Now we are shifting into Aquarius. Aquarius has to do with the good of the group, personal detachment, and concerns for the eclectic “whole.”
However, its opposite, Leo, believes in individual sovereignty, passionate feelings and the ability to decide for oneself the appropriate course of action.
We are definitely seeing this dichotomy beginning to play out in our current reality.
The trick is to acknowledge both sides and avoid an all-out battle between them. After all, the most complete example of ignoring individual sovereignty is Communism. Yet the absolute ability to do whatever you wish results in folks like Vlad the Impaler.
More About the Aquarius Sign
Aquarius, the sign, has two rulers, Saturn and Uranus.
Uranus shatters the status quo and overcomes old concepts and things that have outlived their usefulness. This can be greatly rewarding but only if the new is fully understood and prepared for. Forward movement always brings change yet many traditions and/or social customs have their roots in age-tested patterns that should not be overlooked.

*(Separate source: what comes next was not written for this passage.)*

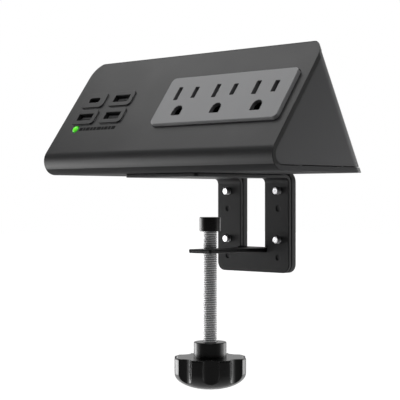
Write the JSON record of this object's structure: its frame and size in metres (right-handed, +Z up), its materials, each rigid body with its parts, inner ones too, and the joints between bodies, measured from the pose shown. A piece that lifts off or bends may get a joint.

Saturn represents the way that we structure our world. It is always best to build on a foundation of rock rather than sand. Keep in touch with our roots and make sure that we are on track with our mission and goals. Revisions may be necessary. Yet, let’s be clear about where we are headed.
Leo energy needs to come from the heart. A willingness to see the sunny side of life should not be confused with a Pollyanna vision of “everything is fine.” Individual rights are an important part of being human and we should not let ourselves be bullied or coerced into giving them up. Our forefathers drafted the Constitution to remind us that our government works for us and not the other way around.
So hang onto your hats as we drift into this New Age! Remember, balance is the key. We can find a way for caring for the Earth and all of her inhabitants without sacrificing personal liberties. Be wary of those who espouse that one solution fits all. And always ask, “who benefits?”